Alex felt a sharp sting he was stunned to identify as envy. He hated himself for feeling that way. No matter what, it would be better not to find Mami there. As long as she was only gone, there was a chance their prayers for her return would be answered. But if she were lying there…
"Stay in line! Stay in line!"
Twice Alex saw women he thought might be his mother. Something about the shape of their faces, the tone of their skin, stopped him short. But one woman had a diamond engagement ring, and the other wore a Jewish star pendant. When he looked more carefully at them, he realized they looked nothing like Mami, not really. Mami would laugh if she knew Alex had mistaken a woman with a Jewish star for her. He tried to remember the sound of her laughter, but it was impossible. He told himself he'd hear her laughing again, that it was all right not to be able to remember what the sound of her laughter was like just then.

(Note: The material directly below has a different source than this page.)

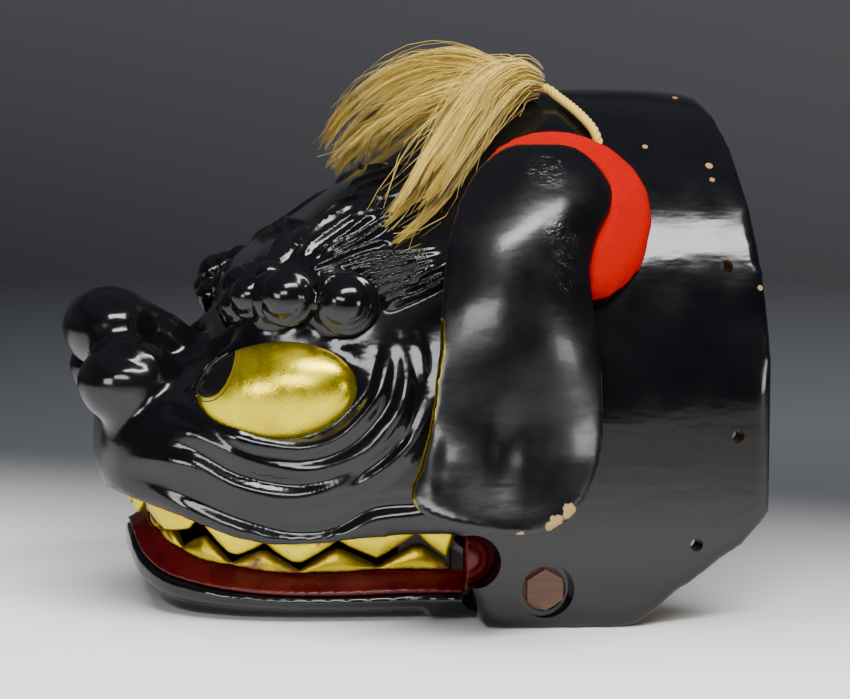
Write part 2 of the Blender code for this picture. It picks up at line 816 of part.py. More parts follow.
def build_tufts(head, skull):
    for word, locks, side in (("left", LEFT_LOCKS, 1), ("right", RIGHT_LOCKS, -1)):
        tuft = tube(f"tuft_{word}", smooth_path(locks[0], 2), HEMP)
        for k, lock in enumerate(locks[1:]):
            extra = tube(f"lock_{word}_{k}", smooth_path(lock, 2), HEMP, True)
            combine(tuft, extra, "UNION")
        route = [(x, -side * y, z, CORD_RADIUS) for x, y, z in CORD_ROUTE]
        wide = [(x, y, z, r + GAP) for x, y, z, r in route]
        tube(f"tuft_cord_{word}", route, HEMP)
        hole = tube(f"cord_hole_{word}", wide[-4:], HEMP, True)
        combine(head, hole, "DIFFERENCE")
        clear = tube(f"cord_clearance_{word}", wide[:4], HEMP, True)
        combine(tuft, clear, "DIFFERENCE")
        combine(tuft, skull, "DIFFERENCE")


def build():
    path = mouth_path()
    head = build_head()
    build_eyes(head)
    build_mouth(head, path)
    lower_gum = band("lower_gum", path, lower_gum_corners, RED)
    lower_teeth = tooth_row("lower_teeth", path, LOWER_TEETH, lower_tooth_corners, GOLD)
    for piece in (build_jaw(path), lower_gum, lower_teeth):
        set_origin(piece, (HINGE[0], 0.0, HINGE[1]))
    build_axle(head)
    skull = head_body("skull_clearance", BLACK, GAP, True)
    build_ears(head, skull)
    build_rim_holes(head)
    build_tufts(head, skull)


build()
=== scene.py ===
from collections import namedtuple
import json
import math
import random

import bmesh
import bpy
from mathutils import Matrix, Vector
from mathutils.bvhtree import BVHTree
from mathutils.kdtree import KDTree

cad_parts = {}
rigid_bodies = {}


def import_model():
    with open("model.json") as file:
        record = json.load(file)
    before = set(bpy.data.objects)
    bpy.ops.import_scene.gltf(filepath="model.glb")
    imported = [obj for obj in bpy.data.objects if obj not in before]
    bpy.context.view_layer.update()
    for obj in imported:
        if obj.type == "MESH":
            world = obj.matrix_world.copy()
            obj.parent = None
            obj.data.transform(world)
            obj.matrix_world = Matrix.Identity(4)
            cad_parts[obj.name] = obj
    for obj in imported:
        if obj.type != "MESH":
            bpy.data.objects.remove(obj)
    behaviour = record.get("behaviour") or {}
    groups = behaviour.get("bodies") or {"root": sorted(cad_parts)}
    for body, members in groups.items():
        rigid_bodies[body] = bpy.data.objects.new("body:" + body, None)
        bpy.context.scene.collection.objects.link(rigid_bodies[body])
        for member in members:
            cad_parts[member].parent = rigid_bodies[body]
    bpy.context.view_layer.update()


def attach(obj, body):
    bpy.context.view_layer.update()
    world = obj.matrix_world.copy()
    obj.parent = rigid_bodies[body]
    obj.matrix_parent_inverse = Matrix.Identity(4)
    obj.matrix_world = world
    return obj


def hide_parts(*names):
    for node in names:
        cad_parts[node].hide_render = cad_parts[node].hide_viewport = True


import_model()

# Lion dance head in black lacquer. It faces -X, and its left side is at -Y.
# Lengths are in millimetres, and mm turns them into metres.
mm = 0.001


def linearColour(hexText):
    parts = [int(hexText[i:i + 2], 16) / 255 for i in (1, 3, 5)]
    return (*[c / 12.92 if c <= 0.04045 else ((c + 0.055) / 1.055) ** 2.4 for c in parts], 1.0)


def setSockets(node, values):
    # values go to attributes or inputs; a socket is linked, and hex text is a colour
    for name, value in values.items():
        if isinstance(value, bpy.types.NodeSocket):
            node.id_data.links.new(value, node.inputs[name])
        elif isinstance(name, str) and hasattr(node, name) and name not in node.inputs:
            setattr(node, name, value)
        else:
            isHex = isinstance(value, str)
            node.inputs[name].default_value = linearColour(value) if isHex else value


def addNode(tree, kind, values=None, output=0):
    node = tree.nodes.new(kind)
    setSockets(node, values or {})
    return node.outputs[output]


def newMaterial(name):
    material = bpy.data.materials.new(name)
    material.use_nodes = True
    tree = material.node_tree
    return material, tree, tree.nodes["Principled BSDF"]


def layOver(tree, name, mask, value):
    # puts a value over what the shader has, where the mask is 1
    shader = tree.nodes["Principled BSDF"]
    old = shader.inputs[name].links[0].from_socket
    kind, a, b, output = ("RGBA", 6, 7, 2) if name == "Base Color" else ("FLOAT", 2, 3, 0)
    mixed = addNode(tree, "ShaderNodeMix", {"data_type": kind, 0: mask, a: old, b: value}, output)
    tree.links.new(mixed, shader.inputs[name])


def smoothStep(a, b, x):
    t = min(max((x - a) / (b - a), 0.0), 1.0)
    return t * t * (3 - 2 * t)


def curveThrough(points, perSpan):
    # smooth curve through rows of any length
    rows = [Vector(p) for p in points]
    result = []
    for i in range(len(rows) - 1):
        a = rows[max(i - 1, 0)]
        b = rows[i]
        c = rows[i + 1]
        d = rows[min(i + 2, len(rows) - 1)]
        for k in range(perSpan):
            t = k / perSpan
            result.append(0.5 * (2 * b + (c - a) * t + (2 * a - 5 * b + 4 * c - d) * t * t
                                 + (3 * b - a - 3 * c + d) * t ** 3))
    result.append(rows[-1])
    return result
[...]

By the time he'd finished the march around Yankee Stadium, two other people from his bus had left the line to go to the Police Identification Booths. The rest walked out in the same order they'd come in. They tossed their sickness bags and face masks into the appropriately labeled bins.
No one spoke as they showed their tickets and boarded bus 22. Eventually the bus pulled out. One woman had left her Bible on her seat, and she picked it up and began reading it, her lips moving silently. A dozen or more people wept. A man mumbled something Alex assumed was Hebrew. One woman laughed hysterically. The woman sitting next to Alex pulled tissue after tissue out of its packet, tearing each one methodically to shreds.
God save their souls, Alex prayed. God save ours. It was the only prayer he could think of, no matter how inadequate it might be. It offered him no comfort, but he repeated it unceasingly. As long as he prayed he didn't have to think. He didn't have to remember. He didn't have to decide. He didn't have to acknowledge he was entering a world where no one had laid out the rules for him to follow, a world where there might not be any rules left for any of them to follow.
chapter 4
Friday, May 27
Danny O'Brien dropped a crumpled piece of paper in the first-floor hallway, as the boys began leaving Vincent de Paul for the day.
"Pick it up," Alex said. "You heard what Father Mulrooney said."
"You pick it up," Danny said. "I pay tuition to go here." He began to walk off when Chris Flynn came up to them.
"You heard him," Chris said to Danny. "Pick it up. And then apologize."
"It's all right," Alex said, bending down to pick up the paper. "I should have done this in the first place." It enraged him to think of Chris fighting his battles for him.
"I'm sorry," Danny said. "I really am, Morales. Blame it on the moon. It's making me crazy."
"Forget it," Alex said. He tossed the paper into the nearest wastepaper basket and headed out. He didn't have time to waste with people like Danny O'Brien.
But the incident continued to bother him that afternoon as he walked to St. Margaret's, and he couldn't get it out of his mind as he waited in the office for a chance to talk to Father Franco. He and Danny were friendly. They were on the debate squad together. He'd even been to Danny's home when they'd worked on a history project together.
It had to be the moon, Alex thought. It really was driving everyone crazy.
After an hour's wait, he was allowed in to see Father Franco. The priest looked exhausted, far worse than he had just the week before.
"I was wondering if you'd heard anything more about Puerto Rico," Alex asked.
"Not much," Father Franco replied. "Conditions are very, very bad. No one's heard anything about the fishing village your father was in, but from what little I've been able to find out, all the villages and small towns on the northern coast were decimated. I'm sorry. I know you want more specific details, but information is very sketchy. I'll continue to ask. The archdiocese is used to my questions by now."